For the people at Police Now, 'You don’t have to be a graduate to be a copper' is a familiar refrain. And they understand the scepticism: many graduate trainee schemes in the police focus on fast-tracking participants up the ranks.
But it seems many graduates aren’t tempted to take up a truncheon, either. In a 2015 study of final year university students, 83% said they’d never considered a career in policing.
Three years on, Police Now is turning sceptics into sales people. Its award-winning two-year leadership development programme places top graduates in the UK’s most deprived communities as neighbourhood police officers. 650 recruits have already gone through the programme, and in 2018, there were 5,500 applicants for just 250 places.

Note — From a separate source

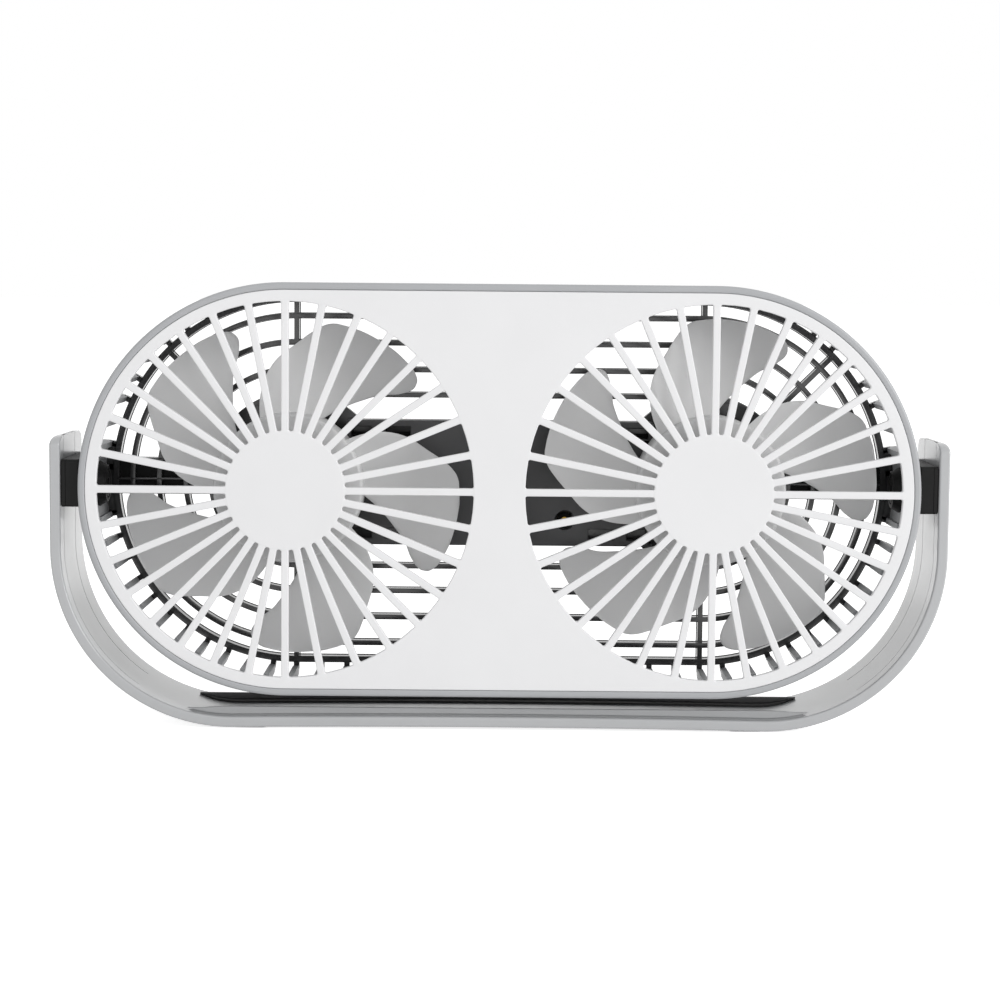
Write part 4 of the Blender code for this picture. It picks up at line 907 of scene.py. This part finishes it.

Having participants who are part of both the programme and a local police force hasn't always been easy. Fortunately, when they pitched the idea, co-founders Dave Spencer and Tor Garnett knew that similar models had already worked in teaching (Teach First) and social services (Frontline). Since then, they’ve also introduced Learning Development Officers (LDOs) who coach the participants and act as a conduit between them, the police force and Police Now.
The programme consists of an intensive six-week Summer Academy followed by 98 weeks on the policing frontline.
As the Academy is much shorter than other police training, its content has to be spot-on. Police Now ran 'design days' with serving officers to isolate the most impactful skills. They spoke to the national hostage negotiation scheme about communication, and paediatric surgeons about resilience. And they invited 'visiting fellows' – everyone from mayors and lawyers to the victims and perpetrators of crime. The result is 180 hours of learning and practising skills, which includes arresting and interviewing suspects.
Participants then pin on a police badge and start making a difference on the ground. LDOs meet with participants every quarter to reflect on progress and adjust personal development plans. They also send feedback to the participant’s line manager in the local police force. And every 100 days, participants attend impact events where they present what they've achieved. 'It’s very unusual in policing to report back on what you’ve done,' says Head of Learning Development Sarah Carney. 'It reminds people what they’re here to do.'
The demanding, fast-paced programme suits good communicators who can analyse, problem-solve and are committed to helping the people who need it most. As Rhian Samuda, a graduate of the 2015 cohort who now works for the Met, says: 'If you have a heart for public service, it’s the scheme to join.'
It's also important that participants reflect the community they serve. In 2015, Police Now recruited twice as many Black Asian and Minority Ethnic (BAME) officers than previous policing graduate schemes. And 54% of the 2016 cohort was female.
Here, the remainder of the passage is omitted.